As I sit in court I can tell Allgier's attorney is exasperated, every couple of minutes, the tattooed white supremacist  is peppering his left ear with angry, yet muffled proclamations.  The attorney seldom acknowledged his agitating client, as he tries to listens intently to the words of the judge.

Allgier murdered Utah State Corrections officer Stephen Anderson, when the prisoner was being escorted from his cell to the University of Utah Medical Center for an MRI in 2007.  Anderson, who had a reputation as a compassionate guard, who showed kindness to even the most despicable of criminals, was shot twice by Allgier after a brief struggle between the two.

You have likely seen Allgier on television.  His face is littered with prison tattoos, crude graffiti  carved into his skin proclaiming his admiration for Hitler, Nazi's and skin heads.  Every inch of his face is covered with grey ink, likely pumped into his face by himself or an equally "tatted" fellow prisoner.  As I look at him spewing silently into his lawyers brain, it's difficult to even recognize a human underneath  the angry scrawling  the boorish scratches, and vulgar proclamations.
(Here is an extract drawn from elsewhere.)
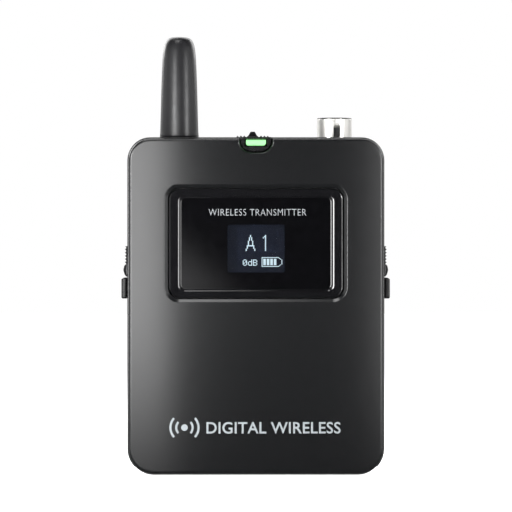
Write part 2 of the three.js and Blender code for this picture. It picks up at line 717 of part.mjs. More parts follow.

I try to imagine Allgier as a little, toe-headed boy, skipping rocks across a pond, giggling in the school yard with he fellow kindergartners  or snuggling under his mother's arm after a scary nightmare, but I just can't conjure the idea.  To me, Allgier seems as if he just manifested on earth, as a hulking ball of rage, born in orange prison jump suit, and talking, always talking.
Stephen Anderson

He has been talking for the five and a half years since he killed Anderson.  Phoning reporters to do interviews, blurting out invectives to the judge in court, and finally, on the day of his sentencing, he has his grand stage, something he has been seeking since he was jailed after pulling the trigger and killing the father of five.

He talks for 35 excruciating minutes, at times he is tearful and apologetic, at others he is defiant and angry and often punctuates his speech with "s#!+ and "F*(# while the judge patiently allows hims to rant.

I get the sense that he has this grand idea of himself, as if he believes he lives by a special code of honor that the rest of us puny mortals can't even comprehend.  He talks about how he takes care of younger prisoners behind bars, giving advice to the "weak" ones.  He gnaws and snarls about his treatment in jail by guards, then chokes up with tears as he laments over how "great" a man he believes the now deceased Anderson is.

Allgier once wrote me a letter after a story I did about a woman he scammed into putting hundreds of dollars into his prison bank account.  The diatribe was scribbled in black ink on ruled paper, in the hand of a boy.  He punctuated his "S's" with lightening bolts often seen on the collars of officers in  the Nazi Shutzstaffel.  I could see he would go to great lengths to use words that ended in two "S's" for the ultimate affect.
Neo-Nazi Symbol

His long form complaint goes on for pages, and is filled with narcissistic rants about, his "honor," and his "strength."  He even claims his affiliation with the skin heads, isn't about racial hatred but pride in his own heritage, "I have friends of all races," he says.

As he waxes about Anderson, claiming he didn't want "that guy," to die, the judge finally tries to reign in the bluster, and with 10 armed guards surrounding him, the judge in a bureaucratic monotone that is a stark contrast to Allgier's bombast, calmly tells the murderer he will die in jail, Allgier sits, for the first time all afternoon in silence, as the judge has the final word, telling the loud man to be quiet and go to jail forever.